## Information supplied:
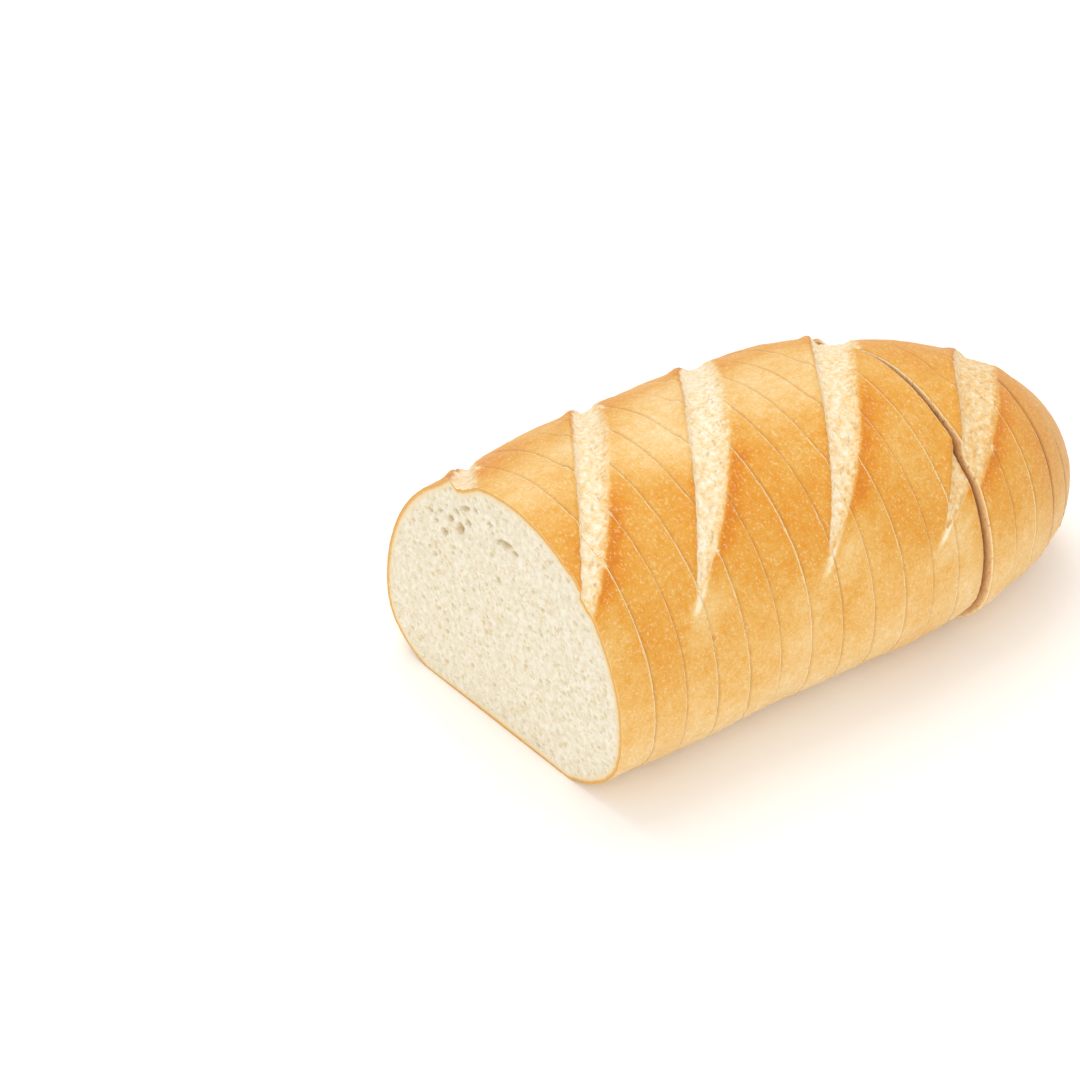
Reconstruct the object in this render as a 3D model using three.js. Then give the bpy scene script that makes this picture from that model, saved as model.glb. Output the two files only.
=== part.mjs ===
import * as THREE from 'three';
import { mergeVertices } from 'three/addons/utils/BufferGeometryUtils.js';

// A sliced white loaf in millimetres, +Z up. The slices stand in a row along +X,
// from the cut face to the rounded heel, and -Y is the loaf's front flank.

// Slicing
const SLICE_COUNT = 16;
const SLICE_PITCH = 12.5;
const SLICE_GAP = 0.4;
const HEEL_LENGTH = 26;
const LOAF_LENGTH = SLICE_COUNT * SLICE_PITCH + HEEL_LENGTH;

// The tail is the run of last slices that has slid forward, away from the rest
const TAIL_FIRST_SLICE = 13;
const TAIL_SLIDE = 3.4;
const TAIL_GAP = 1.2;
const SLICE_SLIDE = 0.2;

// Section of the loaf: its widest level lies low, under a round top
const HALF_WIDTH = 60.4;
const HEIGHT = 94;
const WIDEST_LEVEL = 29.6;
const UNDERSIDE_DEPTH = 34.6;
const TOP_ROUNDNESS = 1.04;
const UNDERSIDE_ROUNDNESS = 0.78;
const FLANK_LEAN = 0.068;

// How the section changes along the loaf
const WIDTH_SWELL = { rise: 0.335, fall: 0.263 };
const HEIGHT_SWELL = { rise: 0.087, fall: 0.112 };
const BEND = 27;
const TAPER_START = 100;
const TAPER_SHAPE = 2.2;
const TAPER_ROUNDNESS = 0.5;
const TOP_TAPER = 0.88;
const UNDERSIDE_TAPER = 0.4;

// Slashes run over the top at a slant. Angles go round the section in degrees:
// 0 is the front flank, 90 the top and 180 the back. A slash's front tip hooks
// back towards the cut face.
const SLASH_SLANT = 0.8;
const SLASH_DEPTH = 2.8;
const HOOK_BEND = 5;
const LIP_HEIGHT = 1.8;
const LIP_WIDTH = 3;
const SLASHES = [
  { start: -55, front: 41, back: 152, width: 12, hook: 0 },
  { start: -8.3, front: 35, back: 152, width: 14, hook: 0 },
  { start: 38, front: 35, back: 148, width: 17, hook: 1 },
  { start: 88.3, front: 31, back: 146, width: 16.6, hook: 1.5 },
  { start: 140, front: 24, back: 136, width: 22, hook: 6 },
];

// Unevenness of the baked crust
const WAVE_HEIGHT = 0.7;
const WAVE_LENGTH = 15;

// Facets of a slice
const SIDES = 60;
const SLICE_ROWS = 5;
const HEEL_ROWS = 9;
const HEEL_TIP = 0.997;

const signedPower = (value, power) => Math.sign(value) * Math.abs(value) ** power;
const radians = THREE.MathUtils.degToRad;

// Shrink of the section towards the heel, from 1 down to 0 at the tip
function taper(x) {
  const along = Math.max(0, (x - TAPER_START) / (LOAF_LENGTH - TAPER_START));
  return (1 - along ** TAPER_SHAPE) ** TAPER_ROUNDNESS;
}

function swell(x, { rise, fall }) {
  const along = x / LOAF_LENGTH;
  return 1 + rise * along - fall * along ** 2;
}

// Height of a slash's valley (below zero) or lip (above) at a place on the crust
function slashRelief(x, degrees) {
  let relief = 0;
  for (const { start, front, back, width, hook } of SLASHES) {
    const along = (degrees - front) / (back - front);
    if (along <= 0 || along >= 1) continue;
    const opening = Math.sin(Math.PI * along) ** 0.6;
    const halfWidth = (width / 2) * opening;
    const middle = start + SLASH_SLANT * (degrees - front) - hook * (1 - along) ** HOOK_BEND;
    const across = x - middle;
    if (Math.abs(across) < halfWidth) {
      relief -= SLASH_DEPTH * opening * Math.cos((Math.PI / 2) * (across / halfWidth));
    }
    const fromLip = (across + halfWidth + LIP_WIDTH / 2) / LIP_WIDTH;
    relief += LIP_HEIGHT * opening * Math.exp(-(fromLip ** 2));
  }
  return relief;
}

function crustWave(x, angle) {
  const slow = Math.sin(x / WAVE_LENGTH + 2 * angle);
  const quick = Math.sin(1.9 * x / WAVE_LENGTH - 5 * angle + 1);
  return WAVE_HEIGHT * (0.6 * slow + 0.4 * quick);
}

// A point of the loaf at x, at an angle round its section. reach is 1 on the crust
// and 0 in the middle of the crumb.
function loafPoint(x, angle, reach) {
  const shrink = taper(x);
  const halfWidth = HALF_WIDTH * swell(x, WIDTH_SWELL) * shrink;
  const topRise = (HEIGHT * swell(x, HEIGHT_SWELL) - WIDEST_LEVEL) * shrink ** TOP_TAPER;
  const underDrop = UNDERSIDE_DEPTH * shrink ** UNDERSIDE_TAPER;
  const isTop = Math.sin(angle) >= 0;
  const roundness = isTop ? TOP_ROUNDNESS : UNDERSIDE_ROUNDNESS;
  const lift = isTop ? topRise : underDrop;
  const outward = signedPower(Math.cos(angle), roundness);
  const upward = signedPower(Math.sin(angle), roundness);
  const relief = isTop ? slashRelief(x, THREE.MathUtils.radToDeg(angle)) : 0;
  const proud = shrink * (crustWave(x, angle) + relief);
  const rise = reach * (lift * upward + proud * Math.sin(angle));
  const spread = reach * (halfWidth * outward + proud * Math.cos(angle));
  const middle = -BEND * (x / LOAF_LENGTH) ** 2 - FLANK_LEAN * rise;
  return new THREE.Vector3(x, middle - spread, Math.max(0, WIDEST_LEVEL + rise));
}

// A closed stretch of the loaf between two cuts. It starts as a drum along X, and
// each of its points moves to its place on the loaf. Over the top its lines lean as
// the slashes do, so that the slashes' edges stay smooth.
function loafPiece(rows, placeAlong) {
  const drum = new THREE.CylinderGeometry(1, 1, 1, SIDES, rows);
  drum.deleteAttribute('normal');
  drum.deleteAttribute('uv');
  drum.rotateZ(-Math.PI / 2);
  const piece = mergeVertices(drum);
  const points = piece.getAttribute('position');
  const point = new THREE.Vector3();
  for (let index = 0; index < points.count; index += 1) {
    point.fromBufferAttribute(points, index);
    const reach = Math.round(Math.hypot(point.y, point.z));
    const straight = Math.atan2(point.z, -point.y);
    const lean = radians(point.x * SLICE_PITCH / SLASH_SLANT) * Math.max(0, point.z);
    const place = loafPoint(placeAlong(point.x + 0.5, reach), straight + lean, reach);
    points.setXYZ(index, place.x, place.y, place.z);
  }
  piece.computeBoundingBox();
  piece.translate(0, 0, -piece.boundingBox.min.z);
  piece.computeVertexNormals();
  return piece;
}

function sliceGeometry(number) {
  const from = (number - 1) * SLICE_PITCH + SLICE_GAP / 2;
  return loafPiece(SLICE_ROWS, (share) => from + share * (SLICE_PITCH - SLICE_GAP));
}

// The heel's rows crowd towards its round tip, and its last flat has a raised middle
function heelGeometry() {
  const from = SLICE_COUNT * SLICE_PITCH + SLICE_GAP / 2;
  const ringEnd = TAPER_START + HEEL_TIP * (LOAF_LENGTH - TAPER_START);
  return loafPiece(HEEL_ROWS, (share, reach) => {
    if (reach === 0 && share === 1) return (ringEnd + LOAF_LENGTH) / 2;
    return from + Math.sin(share * Math.PI / 2) * (ringEnd - from);
  });
}

// Slices sit a little out of line, and the tail has slid forward as one
function settle(piece, number) {
  const inTail = number >= TAIL_FIRST_SLICE;
  piece.position.x = inTail ? TAIL_GAP : 0;
  piece.position.y = SLICE_SLIDE * Math.sin(2.4 * number) - (inTail ? TAIL_SLIDE : 0);
}

function breadMaterial() {
  return new THREE.MeshStandardMaterial({ color: '#dda763', roughness: 0.78, metalness: 0 });
}

function makeLoaf() {
  const row = new THREE.Group();
  for (let number = 1; number <= SLICE_COUNT; number += 1) {
    const slice = new THREE.Mesh(sliceGeometry(number), breadMaterial());
    slice.name = `slice_${String(number).padStart(2, '0')}`;
    settle(slice, number);
    row.add(slice);
  }
  const heel = new THREE.Mesh(heelGeometry(), breadMaterial());
  heel.name = 'heel';
  settle(heel, SLICE_COUNT + 1);
  row.add(heel);

  // The origin is the middle of the loaf's footprint
  const box = new THREE.Box3().setFromObject(row, true);
  const middle = box.getCenter(new THREE.Vector3());
  row.position.set(-middle.x, -middle.y, -box.min.z);
  const loaf = new THREE.Group();
  loaf.add(row);
  return loaf;
}

export default makeLoaf();
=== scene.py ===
import math
from functools import lru_cache

import bmesh
import bpy
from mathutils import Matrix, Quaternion, Vector, noise


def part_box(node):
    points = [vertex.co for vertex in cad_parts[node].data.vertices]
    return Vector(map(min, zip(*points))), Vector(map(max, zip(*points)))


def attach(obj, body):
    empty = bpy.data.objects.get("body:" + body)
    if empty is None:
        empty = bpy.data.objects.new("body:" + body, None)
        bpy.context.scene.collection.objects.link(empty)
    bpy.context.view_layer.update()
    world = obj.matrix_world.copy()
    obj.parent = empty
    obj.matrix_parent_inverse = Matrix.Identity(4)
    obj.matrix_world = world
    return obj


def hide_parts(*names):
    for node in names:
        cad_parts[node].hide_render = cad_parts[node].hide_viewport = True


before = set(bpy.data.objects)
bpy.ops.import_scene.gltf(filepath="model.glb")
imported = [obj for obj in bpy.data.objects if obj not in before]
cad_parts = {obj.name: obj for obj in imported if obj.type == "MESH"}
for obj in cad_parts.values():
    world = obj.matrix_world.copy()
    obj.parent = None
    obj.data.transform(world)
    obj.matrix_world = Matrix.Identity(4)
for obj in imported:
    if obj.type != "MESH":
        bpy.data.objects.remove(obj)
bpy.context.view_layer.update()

# Lengths are millimetres until a piece's mesh is finished. The loaf runs along X from
# the cut face to the heel, and -Y is its front flank.
MM = 0.001
METRE = 1000.0

# Slicing, read from the frame. The knife takes less than the frame's gap.
SLICES = sorted(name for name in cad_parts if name.startswith("slice_"))
SLICE_PITCH = (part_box(SLICES[1])[0].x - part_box(SLICES[0])[0].x) / MM
FRAME_GAP = SLICE_PITCH - (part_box(SLICES[0])[1].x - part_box(SLICES[0])[0].x) / MM
KNIFE_GAP = 0.06
HEEL_START = len(SLICES) * SLICE_PITCH
HEEL_LENGTH = 26.0
LOAF_LENGTH = HEEL_START + HEEL_LENGTH
TIP_INSET = 0.4

# Slices sit a little out of line, and the tail has slid forward as one. LOAF_MIDDLE is
# how far behind the origin the middle of the first cut stands.
LOAF_MIDDLE = 7.17
SLICE_SLIDE = 0.2
SLIDE_TURN = 2.4
TAIL_SLIDE = 3.4
TAIL_FIRST = "slice_13"

# Section of the loaf: its widest level lies low, under a round top
HALF_WIDTH = 60.4
HEIGHT = 94.0
WIDEST_LEVEL = 29.6
UNDERSIDE_DEPTH = 34.6
TOP_ROUNDNESS = 1.04
UNDERSIDE_ROUNDNESS = 0.78
FLANK_LEAN = 0.068
WIDTH_RISE, WIDTH_FALL = 0.335, 0.263
HEIGHT_RISE, HEIGHT_FALL = 0.087, 0.112
BEND = 27.0
TAPER_START = 100.0
TAPER_SHAPE = 2.2
TAPER_ROUNDNESS = 0.5
TOP_TAPER = 0.88
UNDERSIDE_TAPER = 0.4
WAVE_HEIGHT = 0.7
WAVE_LENGTH = 15.0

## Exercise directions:
Reproduce only the lines from the top of the material through the one bearing "const UNDERSIDE_TAPER = 0.4;", each exactly as it stands.

## Complete response:
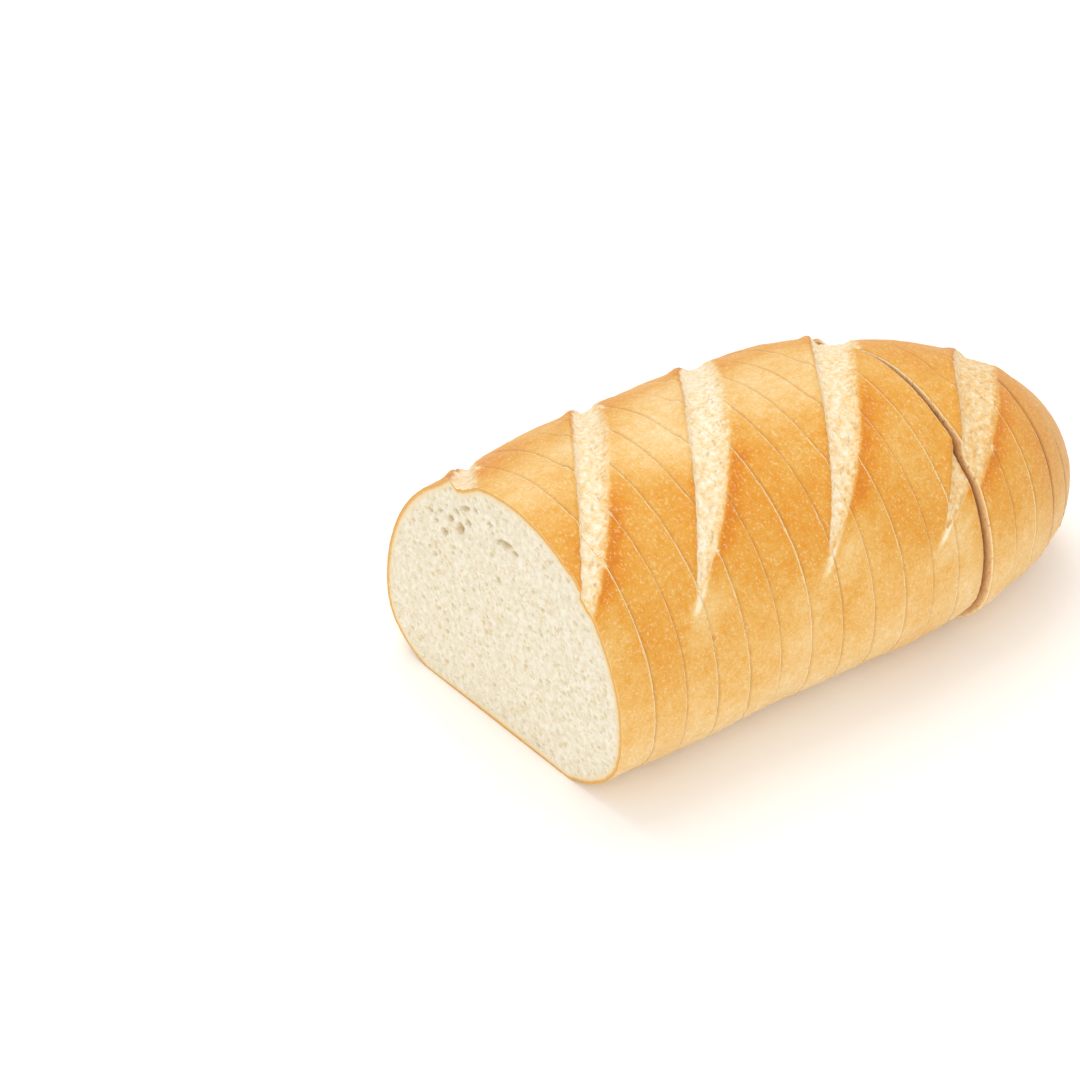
Reconstruct the object in this render as a 3D model using three.js. Then give the bpy scene script that makes this picture from that model, saved as model.glb. Output the two files only.
=== part.mjs ===
import * as THREE from 'three';
import { mergeVertices } from 'three/addons/utils/BufferGeometryUtils.js';

// A sliced white loaf in millimetres, +Z up. The slices stand in a row along +X,
// from the cut face to the rounded heel, and -Y is the loaf's front flank.

// Slicing
const SLICE_COUNT = 16;
const SLICE_PITCH = 12.5;
const SLICE_GAP = 0.4;
const HEEL_LENGTH = 26;
const LOAF_LENGTH = SLICE_COUNT * SLICE_PITCH + HEEL_LENGTH;

// The tail is the run of last slices that has slid forward, away from the rest
const TAIL_FIRST_SLICE = 13;
const TAIL_SLIDE = 3.4;
const TAIL_GAP = 1.2;
const SLICE_SLIDE = 0.2;

// Section of the loaf: its widest level lies low, under a round top
const HALF_WIDTH = 60.4;
const HEIGHT = 94;
const WIDEST_LEVEL = 29.6;
const UNDERSIDE_DEPTH = 34.6;
const TOP_ROUNDNESS = 1.04;
const UNDERSIDE_ROUNDNESS = 0.78;
const FLANK_LEAN = 0.068;

// How the section changes along the loaf
const WIDTH_SWELL = { rise: 0.335, fall: 0.263 };
const HEIGHT_SWELL = { rise: 0.087, fall: 0.112 };
const BEND = 27;
const TAPER_START = 100;
const TAPER_SHAPE = 2.2;
const TAPER_ROUNDNESS = 0.5;
const TOP_TAPER = 0.88;
const UNDERSIDE_TAPER = 0.4;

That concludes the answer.